The NMC said, it is monitoring and will continue to monitor the airwaves of over 400 radio stations and other news portals to ensure that practitioners adhere to the basic ethics of their profession.

The warning follows several concerns raised by ordinary citizens and identifiable groups about the conduct of some radio presenters and their producers’ unprofessional behavior in moderating talk shows.

Some of the concerns bothered on the topics and issues tabled before panelists whom they said have little understanding of the issues before them.

A member of the commission’s media advisory committee in the region, who is also the chairman of Ghana Journalists Association Northern Chapter, Mr. Caesar Abagali disclosed this during a meeting with news editors, some media house managers and religious groups in Tamale.

Mr. Abagali said the GJA will not intervene in resolving a matter of a media house, which refuses to adhere to the ethics and cautioned programme managers to take control of what their presenters do on the air in order not incite or instigate violence.The meeting was to find way of nibbing in the bud, any pertinent issues during the election which could spark violence.

A member of NMC regional advisory committee Hajia Ajara Telly, commended media practitioners in the region for, at least, not engaging in reporting that could disturb the peace in the region.

Religious bodies urges media to be circumspect on Election Day
Some religious leaders and identifiable groups at the meeting called on the media to be circumspect in their reporting on issues that have the tendency of creating problems before, during and after December 7 polls.

According to them, professional conduct of media practitioners could help reduce tension in the polarized Ghanaian society even before election day. The religious leaders were not happy that some radio presenters have allowed politicians to buy their conscience which is detrimental to the interest of their listeners.

Pouring out their frustrations at the National Media Commission (MNC) media advisory committee in Tamale, the chief Imam of the Lamashegu central mosque, Sheik Illiyasu Abdallah urged journalists and media practitioners who will be reporting on this year’s election to try and avoid sensationalism or exaggerating figures from polling stations to favour certain parties.

Such reporting, he observed, could spark violence in some areas. On their roles towards ensuring peace, Sheik Abdallah said for the past three weeks, he has dedicated his sermons to the need for peaceful co-existence, adding that he expects journalists who are stakeholders to behave well to ensure peace in the region.

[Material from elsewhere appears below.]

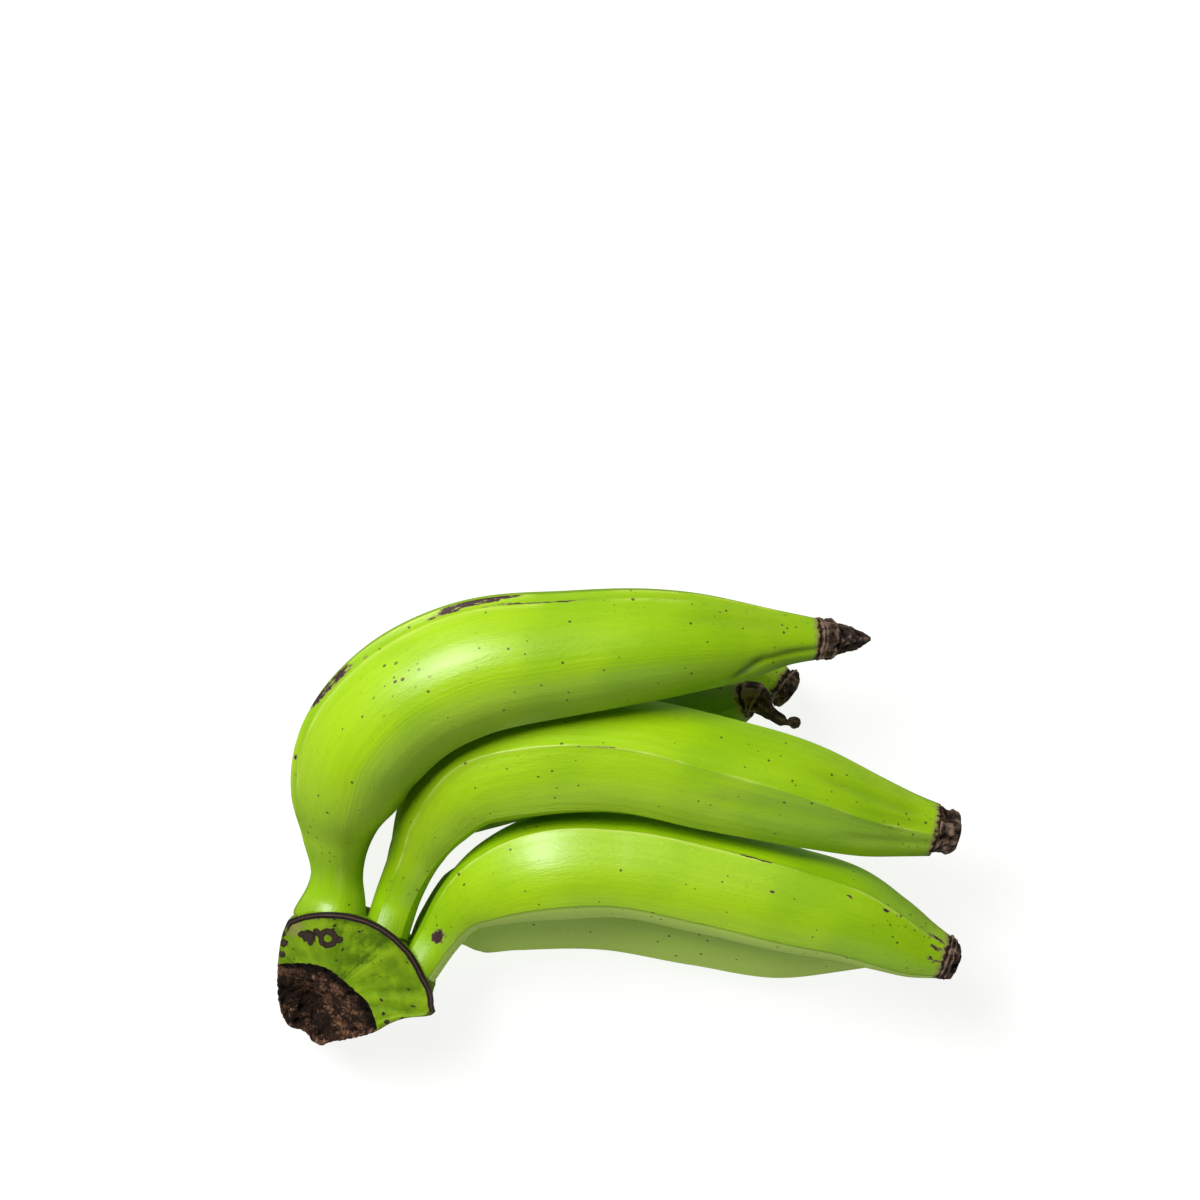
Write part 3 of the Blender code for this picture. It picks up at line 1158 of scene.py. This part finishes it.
FRUITS = (
    Fruit(
        name="fruit_front_top",
        root_angle=91.6,
        root_height=44.0,
        root_radius=14.6,
        stations=(
            (-103.8, -29, 46, 11.7), (-103.0, -22, 49, 10.1), (-102, -5, 58, 13.6),
            (-98.6, 11, 69, 20.7), (-90.7, 28.5, 81, 24.4), (-75.5, 43.7, 89, 25.3),
            (-55, 54, 93.3, 25.3), (-20, 60, 93.4, 23.4), (20, 63.6, 89, 19.6),
            (45, 64, 84, 14.2), (60, 64.6, 81, 9.8), (70, 64.4, 79, 7.8),
        ),
        ridges=(30, 105, 172, 245, 318),
        softness=(0.0, 0.9, 0.3, 0.0, 0.1),
        twist=0,
        flower_end=FlowerEnd(
            name="dried_flower_front_top",
            profile=(
                (0, 7.4), (1, 7.5), (2.5, 7.0), (5.5, 7.1), (6.8, 6.0),
                (10.5, 5.0), (15, 3.4), (19, 1.8), (21, 0.8),
            ),
            droop=(0, 0, -0.06),
            lobe_depth=0.05,
            pits=(
                Pit(0.22, 76, 1.1, 2.2), Pit(0.30, 116, 1.0, 1.8), Pit(0.40, 60, 0.9, 1.2),
                Pit(0.52, 82, 1.0, -0.8), Pit(0.38, 96, 0.8, -0.7), Pit(0.62, 100, 0.7, -0.5),
                Pit(0.50, 130, 0.8, 1.0),
            ),
            rims=((0.04, 0.3), (0.10, 0.25), (0.28, 0.3)),
            seed=2.0,
        ),
        creases=(
            Crease((0.87, 0.91), (150, 126), 1.6, 2.4),
            Crease((0.90, 1.0), (126, 124), 1.4, 1.6),
            Crease((0.80, 0.97), (62, 66), 0.5, 3.0),
            Crease((0.22, 0.80), (35, 35), 0.35, 0.9),
            Crease((0.22, 0.80), (41, 41), -0.22, 0.6),
        ),
        scuffs=(
            Scuff((0.32, 0.395), (31, 33), 1.9),
            Scuff((0.475, 0.59), (34, 29), 1.8),
            Scuff((0.53, 0.68), (37, 39), 0.8, 0.95),
            Scuff((0.265, 0.275), (33, 34), 0.9, 1.0),
            Scuff((0.40, 0.41), (36, 37), 0.8, 1.0),
        ),
        spotted=(
            Spotted(0.14, 100, 9), Spotted(0.17, 60, 6), Spotted(0.43, 76, 9), Spotted(0.52, 98, 5),
            Spotted(0.95, 80, 6), Spotted(0.72, 40, 6), Spotted(0.86, 45, 6),
        ),
        # painted shade on the inner side
        painted_inner_shade=0.42,
        seed=1.0,
    ),
    Fruit(
        name="fruit_front_middle",
        root_angle=54,
        root_height=48.0,
        root_radius=8.6,
        stations=(
            (-81.2, -32, 47, 8.5), (-75.1, -17.4, 53, 9.5), (-66.2, 0, 61, 14.8), (-53, 14, 68, 19.4),
            (-32, 20.4, 72, 21.5), (0, 22, 73, 21.6), (33, 16, 72, 21.6), (67, 8, 70, 19.6),
            (90, 0.8, 67, 15.3), (103, -2.3, 65, 12.2), (113.5, -4.4, 64, 10.0),
        ),
        ridges=(8, 80, 152, 220, 296),
        softness=(0.3, 0.0, 0.3, 0.1, 0.1),
        twist=40,
        flower_end=FlowerEnd(
            name="dried_flower_front_middle",
            profile=((0, 8.0), (1, 8.2), (3, 7.4), (6, 7.2), (8.2, 5.8), (9.2, 3.0)),
            lobes=5,
            lobe_depth=0.05,
            crumple=1.7,
            pits=(
                Pit(0.55, 90, 1.3, -1.2), Pit(0.75, 50, 1.2, -1.0), Pit(0.80, 120, 1.3, -1.2),
                Pit(0.65, 70, 0.7, 1.2), Pit(0.60, 112, 0.7, 1.2), Pit(0.45, 140, 1.1, -0.9),
                Pit(0.9, 85, 0.8, 1.0),
            ),
            rims=((0.06, 0.3),),
            seed=5.0,
        ),
        creases=(
            Crease((0.80, 0.98), (60, 62), 0.8, 2.2), Crease((0.86, 1.0), (128, 124), 0.7, 2.6),
            Crease((0.66, 0.95), (112, 104), 0.7, 4.0), Crease((0.88, 1.0), (84, 84), 0.5, 1.6),
        ),
        scuffs=(Scuff((0.45, 0.53), (80, 80), 0.5, 0.8),),
        spotted=(Spotted(0.12, 120, 7), Spotted(0.95, 95, 8)),
        seed=2.0,
    ),
    Fruit(
        name="fruit_front_bottom",
        root_angle=24,
        root_height=45.0,
        root_radius=7.8,
        stations=(
            (-66, -45, 45, 8.6), (-58, -34, 49, 11.0), (-46, -25.6, 54, 16.2), (-29, -19.4, 58, 20.0),
            (1, -18, 59, 20.2), (33, -24, 58, 20.2), (62, -31, 57, 19.8), (83, -36.5, 56, 18.0),
            (97, -43, 55, 14.9), (107.5, -48.2, 54, 12.0), (117.6, -51.8, 54, 8.4),
        ),
        ridges=(-16, 50, 134, 202, 272),
        softness=(0.2, 0.0, 0.5, 0.1, 0.1),
        twist=14,
        flower_end=FlowerEnd(
            name="dried_flower_front_bottom",
            profile=((0, 7.9), (1.2, 7.8), (3.2, 7.0), (4.8, 5.6), (5.8, 2.8)),
            crumple=1.1,
            pits=(Pit(0.72, 104, 1.5, 2.6), Pit(0.55, 70, 0.9, 1.2), Pit(0.5, 130, 0.9, -0.6)),
            rims=((0.12, 0.3), (0.45, 0.3)),
            seed=7.0,
        ),
        scuffs=(
            Scuff((0.60, 0.68), (50, 52), 0.8),
            Scuff((0.675, 0.69), (80, 84), 0.7),
            Scuff((0.062, 0.098), (88, 88), 3.6, 1.1),
            Scuff((0.95, 1.0), (52, 50), 1.5, 0.8),
            Scuff((0.96, 1.0), (75, 72), 2.2, 0.7),
            Scuff((0.965, 1.0), (100, 100), 2.0, 0.75),
            Scuff((0.80, 0.815), (62, 66), 0.9, 1.0),
            Scuff((0.86, 0.875), (60, 60), 0.8, 1.0),
        ),
        spotted=(Spotted(0.09, 95, 7), Spotted(0.93, 70, 12)),
        # painted light on the lower side
        painted_light_side=(137, 200),
        seed=3.0,
    ),
    Fruit(
        name="fruit_back_bottom",
        root_angle=22,
        root_height=20.0,
        root_radius=7.6,
        stations=(
            (-66.5, -43.5, 18, 9.8), (-58.3, -38, 16.8, 16.4), (-42, -33.4, 17.4, 19.2),
            (-7, -33, 16.8, 19.0), (30, -39, 16.6, 18.8), (60, -45, 15.8, 17.6),
            (82, -48, 16, 12.2), (97, -49, 18, 8.4), (106, -49, 19, 6.2),
        ),
        ridges=(24, 98, 166, 238, 310),
        softness=(0.2, 0.2, 0.0, 0.2, 0.2),
        twist=10,
        flower_end=FlowerEnd(
            name="dried_flower_back_bottom",
            profile=((0, 6.0), (3, 6.2), (6, 5.0), (8, 2.4)),
            seed=9.0,
        ),
        # painted light over the whole fruit
        bloom=0.9,
        seed=4.0,
    ),
    Fruit(
        name="fruit_back_middle",
        root_angle=54,
        root_height=20.0,
        root_radius=7.6,
        stations=(
            (-80.5, -29, 19, 8.2), (-75, -14, 17, 11.0), (-64, 3, 15.6, 15.4), (-46, 12, 16.2, 18.0),
            (-20, 18, 16.8, 18.8), (8, 26, 17.2, 18.0), (26, 34, 23, 14.8), (39, 39, 31, 11.2),
            (47, 41.4, 35, 6.8),
        ),
        ridges=(30, 100, 170, 244, 316),
        softness=(0.2, 0.2, 0.2, 0.2, 0.2),
        twist=0,
        flower_end=FlowerEnd(
            name="dried_flower_back_middle",
            path=(
                (46.6, 41.3, 34.8, 6.2), (49, 41.6, 35.6, 6.0), (51.4, 40.4, 36, 4.8), (53.6, 38, 36, 3.2),
                (56.6, 35.6, 35.4, 2.3), (60, 33.5, 35, 2.1), (61.8, 32.9, 35, 1.1), (63.2, 33, 35, 1.9),
                (65.2, 32.4, 35, 2.0), (66.3, 31.8, 35, 0.9),
            ),
            crumple=0.6,
            pits=(Pit(0.08, 70, 2.6, -0.5), Pit(0.2, 110, 0.9, 0.9), Pit(0.16, 150, 1.2, -0.5)),
            rims=((0.06, 0.5), (0.16, 0.4)),
            seed=11.0,
        ),
        # painted shade over the whole fruit, which lies in the shadow of the fruits above it
        shade=0.75,
        seed=5.0,
    ),
    Fruit(
        name="fruit_back_top",
        root_angle=92,
        root_height=20.0,
        root_radius=9.0,
        stations=(
            (-105, -23, 19, 8.6), (-103, -8, 17, 12.0), (-100, 9, 16, 17.0), (-91, 28, 17, 19.2),
            (-72, 46, 17.8, 20.0), (-40, 59, 17.8, 20.0), (-5, 64, 16.8, 18.8), (24, 63, 16, 15.6),
            (44, 57, 18, 11.2), (54, 51, 19, 8.4), (60, 46.5, 20, 6.8),
        ),
        ridges=(20, 92, 164, 236, 308),
        softness=(0.2, 0.2, 0.2, 0.2, 0.2),
        twist=0,
        flower_end=FlowerEnd(
            name="dried_flower_back_top",
            profile=((0, 6.6), (1.2, 7.2), (3, 6.8), (4.6, 5.6), (5.6, 3.0)),
            crumple=1.2,
            pits=(Pit(0.85, 96, 1.6, 2.2), Pit(0.6, 130, 1.0, 1.2), Pit(0.7, 60, 0.9, -0.6)),
            rims=((0.2, 0.4),),
            seed=13.0,
        ),
        # a little painted light over the whole fruit
        bloom=0.15,
        seed=6.0,
    ),
)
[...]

He also blamed the security agencies, especially the police, for reneging on their responsibilities when it comes to responding to potential violence in some areas in Tamale. Sheik Abdallah alleged that some of the police are reported to have said that they are not from the region and whatever happens is none of their business.

“I had to go personally to the police stations to report an incident where two political parties were planning to hold rallies at the same venue which was a recipe for confusion,” he said.

Another Imam, with over 15 years of leading large congregational prayers, challenged journalists to go beyond reporting on conflict issues and probe the content of sermons Imams deliver. He suggested that scholars and clerics in the region begin editing some of the sermons from the various mosques because some of them are skewed towards certain purposes.

“The media should have been monitoring sermons from the various mosques because most of the sermons are a potential for creating religious violence and I have never seen that in my 15 years of leading Jummah prayers in different Mosques,” an Imam lamented.
The sermons, he added, cut across all religious divides, Islam and Christianity. He continued: “Let’s hear some frustrated Imams lamenting about how some radio stations presenters conduct themselves.”

Meanwhile, the Metropolitan Police Commander of Tamale, DSP Wisdom Lavoe in an interaction with the media assure that, the police will do all they could to ensure peace in the area. He also cautioned media practitioners to examine their information regarding the elections well before putting into the public domain.

DSP Lavoe allayed journalists fears of being attacked by supporters of political parties and manhandled by some security officers on election day, assuring them that they will protected to carried out their duties.

The northern regional police public relations officer, ASP Ebenezer Tetteh said, the PR unit has been converted to an information center for all media practitioners to call in and verified issues relating to security during the polls. He saidΒ PR officers will stationed in his office at the police northern region headquarters to respond to concerns.